La mano invisibile

Una miniera è stata l’immigrazione, fortuna e monopolio elettorali di qualche partito. Lo è sempre, ma a meno di sei mesi dalle elezioni federali c’è chi si è accorto che sull’onda di nuove sensibilità che emergono e in senso inverso a suoi atteggiamenti precedenti, sarebbe bene e forse pagante cavalcare il clima. Il partito liberale-radicale, sotto l’impulso della sua presidente Petra Gössi, sarebbe quindi arrivato alla «rivoluzione climatica», com’è stata definita. Se il clima è la terza preoccupazione degli svizzeri e se tra l’opinione pubblica si attribuisce la responsabilità del fallimento della legge sulla limitazione del CO2 all’Udc e al Plr, legge talmente edulcorata da risultare  superflua, non si può far finta di niente e si è anche costretti a giustificarsi. La domanda-Gössi: «Come persone responsabili, possiamo disinteressarci dello stato del mondo in cui crescerà la prossima generazione?». La risposta: «Rispondere con un sì significherebbe o essere egoista o essere ignorante».

 

E fin qui si può essere d’accordo, felici per l’illuminazione. La ricetta lascia dubbi sulle vere intenzioni: «La responsabilità individuale dev’essere al centro della nostra posizione e la politica ambientale dev’essere una politica economica». Che la responsabilità individuale sia importante è ovvio; che la politica ambientale dev’essere una politica economica sa ancora di fuga per la tangente o per quietare gli allarmati (bene annidati nel partito dell’economia) o per cambiare affinché nulla cambi.


Sinora in Svizzera (come altrove) al problema del clima o della protezione dell’ambiente si è risposto con un triplice atteggiamento: è giusto, ragionevole e responsabile preoccuparsi dell’ambiente; è altrettanto opportuno commisurare costi e mezzi, obiettivi e tempi di intervento, per non provocare danni alla crescita economica, non rovinarci la competitività con fiscalità, costi e burocrazia, non mettere a repentaglio le finanze pubbliche, non intaccare il benessere. Il problema è comunque mondiale e non si può giocare ai cavalieri solitari, è utopistico (o ci fa il “dindon de la farce”, detto francese sistematizzato da Trump: altri approfittano della nostra responsabilità-ingenuità).


Prima l’economia, l’ecologia seguirà, quindi. La considerazione di fondo, lo stesso dibattito pubblico che sembra aver ripreso vigore grazie a iniziative particolari e di massa che puntano proprio sulla responsabilità individuale e su piccoli accorgimenti che potrebbero mutare alcune cose (le posate di plastica), le improvvise conversioni partitiche cariche di rese elettorali, si muovono di fatto sempre intorno ai problemi del mercato, all’idea che si potrà risolvere tutto correggendo alcuni comportamenti e soprattutto rendendo sempre economicamente vantaggiosa la produzione detta sostenibile.
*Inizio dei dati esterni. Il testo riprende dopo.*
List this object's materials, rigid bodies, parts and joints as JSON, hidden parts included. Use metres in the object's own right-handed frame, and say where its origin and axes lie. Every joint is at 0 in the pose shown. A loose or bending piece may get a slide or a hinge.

Forse, implicitamente, si deve riconoscere che il cambiamento climatico è il fallimento del mercato o una sua cattiva gestione. Che si possa quindi uscirne adottando giuste strategie di vendita e affidandosi alle responsabilità di impresa o dei  consumatori, senza molto Stato. La crisi ecologica lo è però soprattutto in quanto prodotto dell’espansione del capitalismo, del modello di vita e di organizzazione della società, del sistema di sfruttamento del lavoro e della natura su cui è costruito, dell’esigenza di accumulazione e crescita che caratterizza il ciclo del capitale (già datosi alla “finanza verde”), dell’estinzione graduale che si è operata dei beni comuni naturali e dei servizi pubblici, privatizzandoli. Siamo giunti al riconoscimento di tutto questo?